▸ **RAW DATA**:
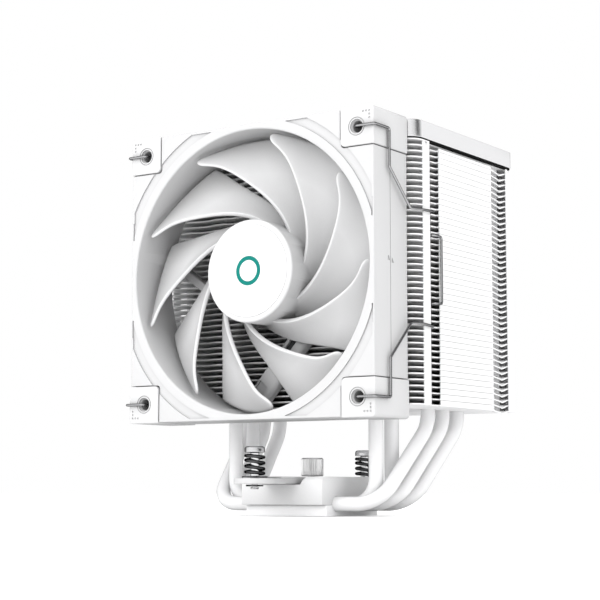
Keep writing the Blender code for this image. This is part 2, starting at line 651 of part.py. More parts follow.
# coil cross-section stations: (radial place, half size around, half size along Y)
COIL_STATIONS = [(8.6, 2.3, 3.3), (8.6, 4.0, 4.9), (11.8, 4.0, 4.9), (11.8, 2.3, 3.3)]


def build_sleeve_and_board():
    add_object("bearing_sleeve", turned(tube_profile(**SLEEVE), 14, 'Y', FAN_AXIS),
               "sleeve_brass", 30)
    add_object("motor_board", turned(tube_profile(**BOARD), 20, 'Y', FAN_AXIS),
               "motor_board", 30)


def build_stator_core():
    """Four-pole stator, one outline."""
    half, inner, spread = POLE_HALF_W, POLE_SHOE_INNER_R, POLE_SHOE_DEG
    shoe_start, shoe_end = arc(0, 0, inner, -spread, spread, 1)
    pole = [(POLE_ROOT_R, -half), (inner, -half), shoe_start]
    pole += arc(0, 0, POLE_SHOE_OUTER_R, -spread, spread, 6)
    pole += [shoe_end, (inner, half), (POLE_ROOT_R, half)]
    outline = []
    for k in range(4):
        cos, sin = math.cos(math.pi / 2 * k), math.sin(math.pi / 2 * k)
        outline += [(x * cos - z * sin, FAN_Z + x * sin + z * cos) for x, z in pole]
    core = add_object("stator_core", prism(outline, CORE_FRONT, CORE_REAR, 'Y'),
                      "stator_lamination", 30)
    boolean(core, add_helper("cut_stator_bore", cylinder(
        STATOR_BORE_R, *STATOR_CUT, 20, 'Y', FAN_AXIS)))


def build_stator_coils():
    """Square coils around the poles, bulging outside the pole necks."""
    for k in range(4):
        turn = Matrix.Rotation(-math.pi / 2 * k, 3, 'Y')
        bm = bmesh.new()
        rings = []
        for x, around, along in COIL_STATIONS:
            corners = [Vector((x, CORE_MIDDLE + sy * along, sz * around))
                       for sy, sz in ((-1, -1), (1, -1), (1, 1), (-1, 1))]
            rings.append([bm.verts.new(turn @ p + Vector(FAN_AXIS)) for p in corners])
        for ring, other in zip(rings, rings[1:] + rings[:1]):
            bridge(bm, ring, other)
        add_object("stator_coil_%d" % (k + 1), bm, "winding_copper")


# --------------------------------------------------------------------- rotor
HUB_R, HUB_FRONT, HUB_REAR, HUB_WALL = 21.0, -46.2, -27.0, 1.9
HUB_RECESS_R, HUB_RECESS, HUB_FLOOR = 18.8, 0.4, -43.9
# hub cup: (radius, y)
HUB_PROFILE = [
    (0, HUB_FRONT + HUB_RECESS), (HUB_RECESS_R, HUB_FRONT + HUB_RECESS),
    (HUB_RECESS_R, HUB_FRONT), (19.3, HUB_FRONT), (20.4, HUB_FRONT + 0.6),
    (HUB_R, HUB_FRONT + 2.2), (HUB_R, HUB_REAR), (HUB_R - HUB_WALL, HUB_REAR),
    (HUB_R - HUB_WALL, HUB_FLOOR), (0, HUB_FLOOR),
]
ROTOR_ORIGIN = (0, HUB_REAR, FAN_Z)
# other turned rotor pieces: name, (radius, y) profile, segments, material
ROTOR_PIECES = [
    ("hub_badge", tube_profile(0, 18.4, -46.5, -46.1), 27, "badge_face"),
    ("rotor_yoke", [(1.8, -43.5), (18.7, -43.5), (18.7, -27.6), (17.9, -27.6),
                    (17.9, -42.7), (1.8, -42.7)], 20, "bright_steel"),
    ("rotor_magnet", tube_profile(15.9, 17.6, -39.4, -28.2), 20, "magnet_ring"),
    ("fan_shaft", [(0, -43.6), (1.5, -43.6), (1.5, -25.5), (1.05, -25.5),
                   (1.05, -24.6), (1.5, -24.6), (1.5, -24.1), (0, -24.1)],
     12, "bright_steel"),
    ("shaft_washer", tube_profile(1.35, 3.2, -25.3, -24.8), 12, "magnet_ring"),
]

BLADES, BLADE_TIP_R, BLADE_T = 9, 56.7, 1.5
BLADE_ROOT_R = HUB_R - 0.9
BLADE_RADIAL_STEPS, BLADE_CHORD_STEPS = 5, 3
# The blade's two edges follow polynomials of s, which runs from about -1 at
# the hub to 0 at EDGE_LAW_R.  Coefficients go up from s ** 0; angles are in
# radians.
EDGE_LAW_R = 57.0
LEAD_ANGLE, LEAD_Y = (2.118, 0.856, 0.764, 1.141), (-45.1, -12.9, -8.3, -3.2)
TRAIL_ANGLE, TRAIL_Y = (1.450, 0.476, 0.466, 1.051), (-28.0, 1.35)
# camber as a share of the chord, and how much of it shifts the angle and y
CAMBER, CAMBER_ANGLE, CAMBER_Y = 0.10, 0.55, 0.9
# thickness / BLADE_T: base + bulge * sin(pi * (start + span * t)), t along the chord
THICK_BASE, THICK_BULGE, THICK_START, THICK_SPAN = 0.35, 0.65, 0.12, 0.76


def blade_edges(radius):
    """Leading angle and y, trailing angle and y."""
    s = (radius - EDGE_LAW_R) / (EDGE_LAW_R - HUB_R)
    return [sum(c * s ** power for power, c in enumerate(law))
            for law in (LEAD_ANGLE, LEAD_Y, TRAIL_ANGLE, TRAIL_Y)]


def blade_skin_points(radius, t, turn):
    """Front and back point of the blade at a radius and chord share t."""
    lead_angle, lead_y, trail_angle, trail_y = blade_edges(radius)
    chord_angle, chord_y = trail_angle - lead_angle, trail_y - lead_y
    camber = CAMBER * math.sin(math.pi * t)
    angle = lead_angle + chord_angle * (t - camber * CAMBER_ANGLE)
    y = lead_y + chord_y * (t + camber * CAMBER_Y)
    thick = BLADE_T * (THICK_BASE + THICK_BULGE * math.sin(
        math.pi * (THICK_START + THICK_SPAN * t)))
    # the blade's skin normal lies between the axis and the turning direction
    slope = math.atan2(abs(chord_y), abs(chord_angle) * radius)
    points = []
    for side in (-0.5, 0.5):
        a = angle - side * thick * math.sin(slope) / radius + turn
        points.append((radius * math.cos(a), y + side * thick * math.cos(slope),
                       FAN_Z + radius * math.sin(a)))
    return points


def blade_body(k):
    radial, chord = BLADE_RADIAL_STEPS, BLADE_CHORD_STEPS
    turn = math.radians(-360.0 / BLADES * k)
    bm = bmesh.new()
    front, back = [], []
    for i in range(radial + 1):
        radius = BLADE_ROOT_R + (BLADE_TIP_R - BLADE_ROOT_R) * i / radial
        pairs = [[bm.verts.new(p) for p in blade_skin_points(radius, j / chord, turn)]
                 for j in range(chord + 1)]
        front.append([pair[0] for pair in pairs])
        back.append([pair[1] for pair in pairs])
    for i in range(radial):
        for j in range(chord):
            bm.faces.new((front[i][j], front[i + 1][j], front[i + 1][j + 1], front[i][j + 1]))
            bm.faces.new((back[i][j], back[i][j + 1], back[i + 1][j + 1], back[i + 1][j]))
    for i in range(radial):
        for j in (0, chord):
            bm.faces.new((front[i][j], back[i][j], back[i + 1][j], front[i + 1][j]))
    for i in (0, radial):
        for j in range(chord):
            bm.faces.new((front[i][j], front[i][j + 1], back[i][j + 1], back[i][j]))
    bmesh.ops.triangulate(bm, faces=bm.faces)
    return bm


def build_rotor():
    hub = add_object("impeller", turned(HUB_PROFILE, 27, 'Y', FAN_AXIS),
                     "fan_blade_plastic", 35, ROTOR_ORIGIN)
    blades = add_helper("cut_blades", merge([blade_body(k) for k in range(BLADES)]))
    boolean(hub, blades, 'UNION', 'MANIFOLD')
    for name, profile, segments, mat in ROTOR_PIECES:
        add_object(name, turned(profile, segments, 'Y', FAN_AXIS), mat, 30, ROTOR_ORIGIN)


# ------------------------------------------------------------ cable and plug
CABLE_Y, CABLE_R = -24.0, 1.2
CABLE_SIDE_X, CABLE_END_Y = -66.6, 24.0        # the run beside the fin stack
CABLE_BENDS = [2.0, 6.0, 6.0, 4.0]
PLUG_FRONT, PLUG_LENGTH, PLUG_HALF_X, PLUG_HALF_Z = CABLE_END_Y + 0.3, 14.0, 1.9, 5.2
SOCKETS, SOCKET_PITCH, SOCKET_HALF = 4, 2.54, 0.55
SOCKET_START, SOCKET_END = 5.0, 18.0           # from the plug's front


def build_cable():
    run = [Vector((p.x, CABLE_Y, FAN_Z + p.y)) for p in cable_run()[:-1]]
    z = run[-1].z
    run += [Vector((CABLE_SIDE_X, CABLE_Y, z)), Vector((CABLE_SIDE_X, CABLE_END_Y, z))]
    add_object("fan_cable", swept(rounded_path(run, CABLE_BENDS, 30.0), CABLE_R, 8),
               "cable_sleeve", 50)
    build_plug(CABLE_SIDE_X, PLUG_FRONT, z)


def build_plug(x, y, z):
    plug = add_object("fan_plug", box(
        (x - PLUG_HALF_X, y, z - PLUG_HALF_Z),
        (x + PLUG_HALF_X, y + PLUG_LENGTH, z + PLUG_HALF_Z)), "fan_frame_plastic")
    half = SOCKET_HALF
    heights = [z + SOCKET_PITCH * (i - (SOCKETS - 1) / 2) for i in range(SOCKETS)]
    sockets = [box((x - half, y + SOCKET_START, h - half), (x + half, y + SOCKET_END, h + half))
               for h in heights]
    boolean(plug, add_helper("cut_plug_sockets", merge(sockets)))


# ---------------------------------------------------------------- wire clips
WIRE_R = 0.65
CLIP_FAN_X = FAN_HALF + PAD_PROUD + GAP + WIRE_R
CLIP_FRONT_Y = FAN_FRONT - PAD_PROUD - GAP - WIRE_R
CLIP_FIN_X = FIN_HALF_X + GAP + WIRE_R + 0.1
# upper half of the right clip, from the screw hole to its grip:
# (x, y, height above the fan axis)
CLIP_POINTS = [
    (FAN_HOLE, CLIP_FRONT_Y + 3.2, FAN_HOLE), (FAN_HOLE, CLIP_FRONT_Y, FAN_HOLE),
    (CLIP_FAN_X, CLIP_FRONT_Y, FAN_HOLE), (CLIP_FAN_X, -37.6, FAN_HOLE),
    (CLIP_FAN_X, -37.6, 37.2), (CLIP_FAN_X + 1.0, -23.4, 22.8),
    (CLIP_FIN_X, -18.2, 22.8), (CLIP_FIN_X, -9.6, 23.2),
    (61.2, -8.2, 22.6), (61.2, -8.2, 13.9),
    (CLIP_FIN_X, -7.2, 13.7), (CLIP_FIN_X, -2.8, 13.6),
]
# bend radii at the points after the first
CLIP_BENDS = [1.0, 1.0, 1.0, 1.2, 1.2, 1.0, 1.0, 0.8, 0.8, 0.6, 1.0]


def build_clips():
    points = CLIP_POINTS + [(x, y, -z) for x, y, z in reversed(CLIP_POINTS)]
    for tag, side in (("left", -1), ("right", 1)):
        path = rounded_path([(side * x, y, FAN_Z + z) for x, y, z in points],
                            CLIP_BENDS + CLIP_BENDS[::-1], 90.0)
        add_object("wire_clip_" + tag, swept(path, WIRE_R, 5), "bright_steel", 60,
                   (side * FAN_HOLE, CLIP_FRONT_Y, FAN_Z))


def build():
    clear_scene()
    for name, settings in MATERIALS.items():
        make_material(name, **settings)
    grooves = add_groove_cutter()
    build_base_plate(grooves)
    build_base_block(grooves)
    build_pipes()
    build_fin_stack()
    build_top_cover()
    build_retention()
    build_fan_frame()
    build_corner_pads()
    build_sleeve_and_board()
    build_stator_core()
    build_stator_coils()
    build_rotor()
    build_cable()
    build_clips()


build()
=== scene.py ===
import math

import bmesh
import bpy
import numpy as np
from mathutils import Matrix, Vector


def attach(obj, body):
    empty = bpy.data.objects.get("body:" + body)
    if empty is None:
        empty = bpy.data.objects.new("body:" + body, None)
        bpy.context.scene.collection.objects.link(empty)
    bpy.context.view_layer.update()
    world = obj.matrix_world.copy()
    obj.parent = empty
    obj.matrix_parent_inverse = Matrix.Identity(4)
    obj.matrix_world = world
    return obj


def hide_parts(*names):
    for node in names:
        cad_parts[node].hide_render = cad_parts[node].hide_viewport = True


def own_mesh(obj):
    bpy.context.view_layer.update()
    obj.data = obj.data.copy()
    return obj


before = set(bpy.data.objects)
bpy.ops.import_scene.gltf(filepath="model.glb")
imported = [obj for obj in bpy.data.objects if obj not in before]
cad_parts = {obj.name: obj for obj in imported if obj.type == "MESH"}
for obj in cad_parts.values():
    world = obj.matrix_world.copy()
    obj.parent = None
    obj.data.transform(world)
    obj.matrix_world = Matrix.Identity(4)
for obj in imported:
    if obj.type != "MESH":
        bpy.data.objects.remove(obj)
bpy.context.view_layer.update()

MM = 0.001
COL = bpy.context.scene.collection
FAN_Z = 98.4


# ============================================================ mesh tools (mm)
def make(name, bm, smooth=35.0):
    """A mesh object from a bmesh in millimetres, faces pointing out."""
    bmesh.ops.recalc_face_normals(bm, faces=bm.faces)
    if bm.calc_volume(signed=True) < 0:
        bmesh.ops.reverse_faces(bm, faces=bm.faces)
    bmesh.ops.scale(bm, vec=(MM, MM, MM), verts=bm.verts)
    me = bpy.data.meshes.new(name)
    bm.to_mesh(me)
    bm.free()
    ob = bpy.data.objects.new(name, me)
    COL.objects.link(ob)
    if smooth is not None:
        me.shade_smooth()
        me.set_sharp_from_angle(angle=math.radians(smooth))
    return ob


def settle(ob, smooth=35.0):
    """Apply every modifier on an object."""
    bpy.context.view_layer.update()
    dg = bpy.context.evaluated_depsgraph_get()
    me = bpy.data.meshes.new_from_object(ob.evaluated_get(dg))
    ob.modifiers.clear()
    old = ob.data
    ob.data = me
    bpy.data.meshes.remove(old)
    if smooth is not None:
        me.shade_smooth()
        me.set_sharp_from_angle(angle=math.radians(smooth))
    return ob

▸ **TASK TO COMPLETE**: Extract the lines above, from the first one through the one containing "(11.8, 2.3, 3.3)]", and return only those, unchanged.

▸ **COMPLETE ANSWER**:
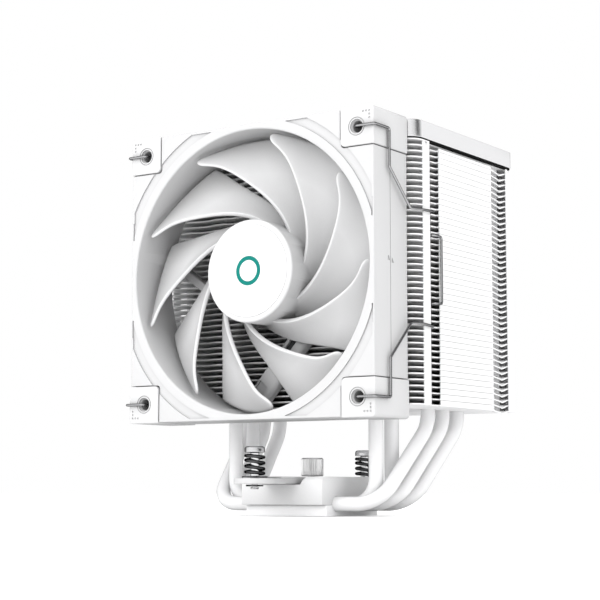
Keep writing the Blender code for this image. This is part 2, starting at line 651 of part.py. More parts follow.
# coil cross-section stations: (radial place, half size around, half size along Y)
COIL_STATIONS = [(8.6, 2.3, 3.3), (8.6, 4.0, 4.9), (11.8, 4.0, 4.9), (11.8, 2.3, 3.3)]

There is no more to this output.